Google has Google Now, Apple has Siri and Microsoft has Cortana—these personal digital assistants are playing an increasingly dominant role on mobile and desktop. Now researchers from the University of Michigan have unveiled an open-source alternative called Sirius, the latest of several similar open-source efforts along the same line.
Mobile phone makers, wearable startups and app developers could all potentially use Sirius to bring some instant smarts to their projects in the not-too-distant future, Jason Mars, one of the co-directors at U-M’s Clarity Lab where the system has been developed, said in a video:
Unlike Google Now, Siri and Cortana, Sirius is free to use and can be customized as required by anyone interested in the technology. “Now the core technology is out of the bag, and we all have access to it,” says Mars in a press statement. “Instead of making an app to run on the Apple Watch, for example, maybe I could make my own watch.

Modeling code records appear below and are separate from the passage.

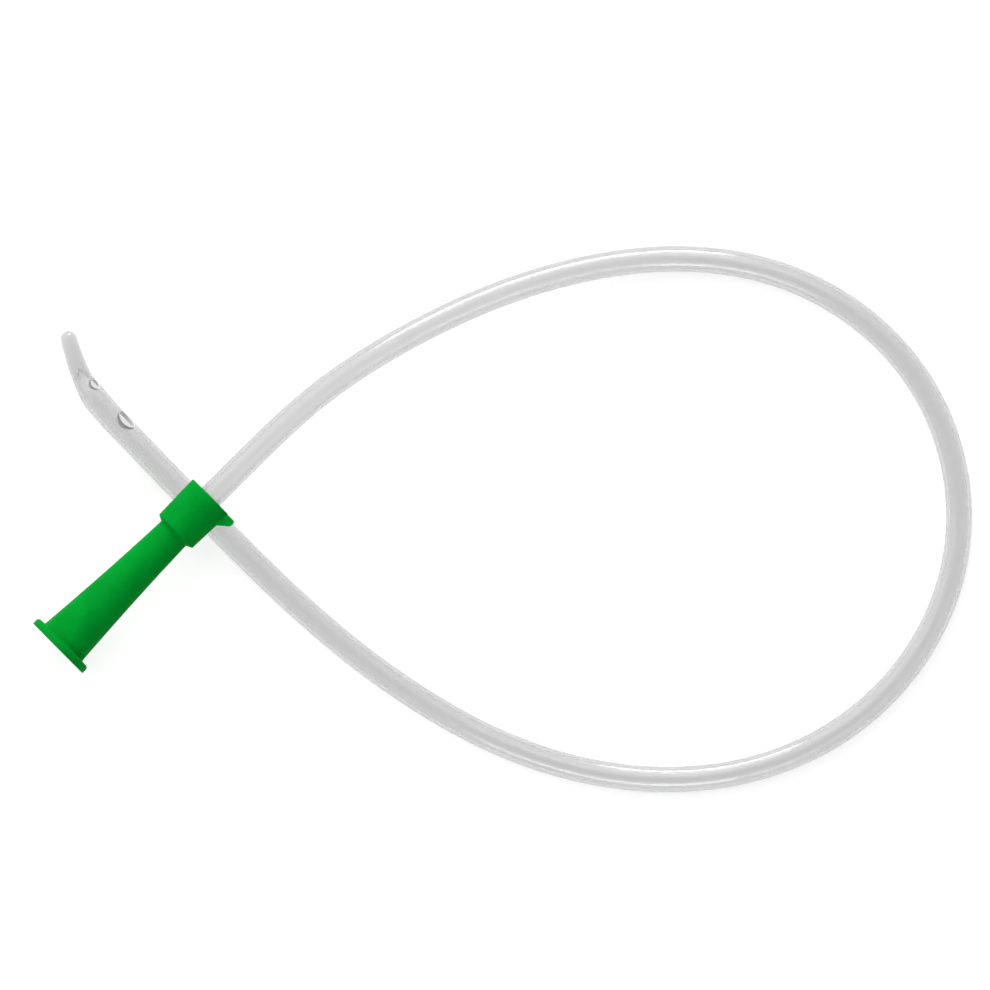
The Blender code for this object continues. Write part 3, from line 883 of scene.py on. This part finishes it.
def make_world(right, up, back):
    """A pale room, dark straight overhead, with a broad soft window beyond the upper left that is
    dimmer in reflections. Below the horizon it shows the same white as the ground."""
    world = bpy.data.worlds.new("room")
    bpy.context.scene.world = world
    world.use_nodes = True
    tree = world.node_tree

    def math_node(operation, first, second):
        made = tree.nodes.new("ShaderNodeMath")
        made.operation = operation
        for value, socket in zip((first, second), made.inputs):
            if isinstance(value, bpy.types.NodeSocket):
                tree.links.new(value, socket)
            else:
                socket.default_value = value
        return made.outputs["Value"]

    def eased(source, low, high, out_low, out_high):
        made = tree.nodes.new("ShaderNodeMapRange")
        made.interpolation_type = "SMOOTHSTEP"
        tree.links.new(source, made.inputs["Value"])
        for name, value in (("From Min", low), ("From Max", high),
                            ("To Min", out_low), ("To Max", out_high)):
            made.inputs[name].default_value = value
        return made.outputs["Result"]

    looking = tree.nodes.new("ShaderNodeTexCoord").outputs["Generated"]
    split = tree.nodes.new("ShaderNodeSeparateXYZ")
    tree.links.new(looking, split.inputs["Vector"])
    height = split.outputs["Z"]
    towards = tree.nodes.new("ShaderNodeVectorMath")
    towards.operation = "DOT_PRODUCT"
    tree.links.new(looking, towards.inputs[0])
    window = (up - WINDOW_LEAN * right).normalized()
    towards.inputs[1].default_value = math.cos(WINDOW_RISE) * window + math.sin(WINDOW_RISE) * back
    walls = eased(height, 0.0, RING_START, WALL_TONE, RING_TONE)
    overhead = eased(height, RING_END, OVERHEAD_START, 1.0, OVERHEAD_SHARE)
    glow = eased(towards.outputs["Value"], math.cos(WINDOW_REACH), 1.0, 0.0, WINDOW_TONE)
    rays = tree.nodes.new("ShaderNodeLightPath").outputs
    mirrored = math_node("MAXIMUM", rays["Is Glossy Ray"], rays["Is Transmission Ray"])
    dimming = math_node("MULTIPLY", mirrored, WINDOW_DIMMING)
    glow = math_node("MULTIPLY", glow, math_node("SUBTRACT", 1.0, dimming))
    room = math_node("ADD", math_node("MULTIPLY", walls, overhead), glow)
    seen = math_node("MAXIMUM", rays["Is Camera Ray"], rays["Is Glossy Ray"])
    seen = math_node("MAXIMUM", seen, rays["Is Transmission Ray"])
    below = math_node("MULTIPLY", seen, math_node("LESS_THAN", height, 0.0))
    backdrop = math_node("MULTIPLY", below, math_node("SUBTRACT", 1.0, room))
    background = tree.nodes["Background"]
    tree.links.new(math_node("ADD", room, backdrop), background.inputs["Strength"])
    background.inputs["Color"].default_value = (*WHITE, 1.0)


def make_lamp(name, direction, distance, size, power):
    """A soft rectangular lamp that looks at the frame's origin from a direction."""
    data = bpy.data.lights.new(name, "AREA")
    data.shape = "RECTANGLE"
    data.size, data.size_y = size
    data.energy = power
    lamp = bpy.data.objects.new(name, data)
    bpy.context.scene.collection.objects.link(lamp)
    lamp.location = distance * direction
    lamp.rotation_mode = "QUATERNION"
    lamp.rotation_quaternion = (-direction).to_track_quat("-Z", "Y")
    lamp.visible_camera = False
    return lamp


def make_lights(up, back):
    """A tall softbox beyond the picture's top edge and a strip beyond its bottom edge."""
    for name, side, rise, power, size in (
        ("key_softbox", up, KEY_RISE, KEY_POWER, KEY_SIZE),
        ("fill_strip", -up, FILL_RISE, FILL_POWER, FILL_SIZE),
    ):
        direction = math.cos(rise) * side.normalized() + math.sin(rise) * back
        make_lamp(name, direction, LAMP_DISTANCE, size, power)


def main():
    right, up, back = make_camera()
    line = TubeLine()
    tube = make_tube(line)
    funnel = make_funnel()
    tube.data.materials.append(clear_pvc(line.length))
    funnel.data.materials.clear()
    funnel.data.materials.append(green_pvc())
    make_floor()
    make_world(right, up, back)
    make_lights(up, back)
    bpy.context.scene.view_settings.view_transform = "Standard"


main()
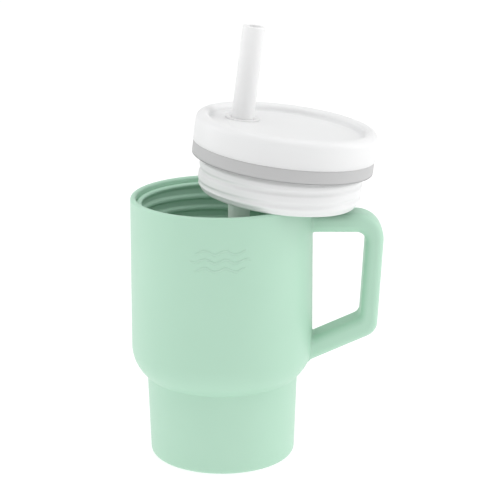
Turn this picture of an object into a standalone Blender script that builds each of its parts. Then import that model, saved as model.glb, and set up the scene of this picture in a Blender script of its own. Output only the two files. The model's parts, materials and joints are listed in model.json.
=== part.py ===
"""Double-wall straw tumbler with one handle, its screw lid lifted off and leaning on the rim.

Metres, +Z up. The origin is the centre of the foot. The handle is on the +X side.
The lid has its own frame, lid_frame, whose origin is the centre of the skirt's lower edge.
"""

import math

import bmesh
import bpy

MM = 0.001

# Mug: outer shell and handle, one moulding
HEIGHT = 114.7 * MM
RIM_R = 38.7 * MM
BODY_R = 39.0 * MM
WALL = 2.2 * MM
SHOULDER_TOP_Z = 49.3 * MM
SHOULDER_FOOT_Z = 36.0 * MM
WAIST_R = 32.5 * MM
BASE_R = 31.3 * MM
BASE_FILLET = 2.4 * MM
FLOOR = 3.0 * MM

HANDLE_WIDTH = 15.0 * MM
HANDLE_TOP_Z = HEIGHT - 6.5 * MM
HANDLE_ARM = 8.4 * MM
HANDLE_GRIP = 7.6 * MM
HANDLE_REACH = 69.4 * MM
HANDLE_LEAN = 0.055
HANDLE_FOOT_Z = 43.2 * MM
HANDLE_FOOT_SLOPE = 0.445
HANDLE_FOOT_ARM = 10.0 * MM
HANDLE_TOP_BEND = 11.5 * MM
HANDLE_LOW_BEND = 7.0 * MM
HANDLE_INNER_BEND = 4.0 * MM
HANDLE_EDGE = 3.0 * MM

# Mug: inner liner with the female thread
LINER_TOP_DROP = 2.4 * MM
LINER_BORE_R = 33.8 * MM
LINER_WALL = 1.0 * MM
CUP_WALL = 1.6 * MM
CUP_BORE_R = 32.2 * MM
CUP_LOW_R = 25.9 * MM
CUP_BOTTOM_Z = 6.2 * MM
CUP_FILLET = 6.0 * MM
THREAD_PITCH = 5.2 * MM
THREAD_FLANK = 1.0 * MM
THREAD_LAND = 0.55 * MM
MUG_THREAD_Z = HEIGHT - 7.9 * MM
MUG_THREAD_COUNT = 3

# Lid
LID_THREAD_R = 34.6 * MM
LID_ROOT_R = 33.5 * MM
LID_SKIRT_WALL = 2.6 * MM
SKIRT_FILLET = 2.0 * MM
LID_THREAD_H = 3.4 * MM
LID_THREAD_COUNT = 2
LID_R = 38.6 * MM
LID_DRAFT = 0.1 * MM
LID_HEIGHT = 32.8 * MM
LID_FLANGE_H = 20.9 * MM
LID_ROUNDING = 3.2 * MM
LID_RECESS_R = 33.0 * MM
LID_RECESS = 3.4 * MM
LID_DECK = 2.2 * MM
LID_HOLLOW_R = 33.4 * MM

SEAL_R = 38.4 * MM
SEAL_SIDE = 5.1 * MM
SEAL_CHAMFER = 0.5 * MM
SEAL_LIP_R = 37.9 * MM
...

We’re very excited to see what the world comes together to build and learn with Sirius as a starting point.”
The Sirius system comprises speech recognition, image matching, natural language processing and a question-and-answer mechanism powered by the cloud. It could, for example, answer the question “when does this place close?” when shown an image of a restaurant.
Being able to ask questions about what you’re seeing is one of the unique features of Sirius, according to Clarity Lab doctoral student Johann Hauswald, and helps to differentiate it from similar open-source projects in the same area.
Those projects include Jasper, which can bring voice control to almost any device (such as the Raspberry Pi), and JuliusJS, which focuses on adding Siri-style commands to Web apps. Sirius goes further than both though, building on the basics of voice control to add natural language interpretation, intelligent responses and image recognition.
Data Center Architecture
Unlike Jasper or JuliusJS, Sirius does more than identify a voice command and act accordingly. It’s also designed to push the boundaries of data center system architecture, providing an open source approach that other digital assistants can make use of in the years ahead as they become more knowledgeable, more capable, and more widespread.
The demo version of Sirius, which the team will show off on March 14 at an international technology conference, is based around a static version of Wikipedia. Users can ask factual questions and get answers back. The researchers will release the software code shortly after.
That database of Wikipedia entries could be swapped out for anything else a company likes: Academic research, auto repair manuals, cooking tips, a database of medicines, and so on.
The system was built by stitching together open source projects from various institutions and companies, including Microsoft Research and Qualcomm. Other firms and agencies—among them Google, ARM, the Defense Advanced Research Projects Agency (DARPA) and the National Science Foundation—provided funding,
Although Linux may not have much of the desktop PC market, it has the honor of running many of the world’s servers and mainframes, and it’s the foundation of Android. In the same way, the team behind Sirius wants their project to act as the bedrock of the digital assistants of the future.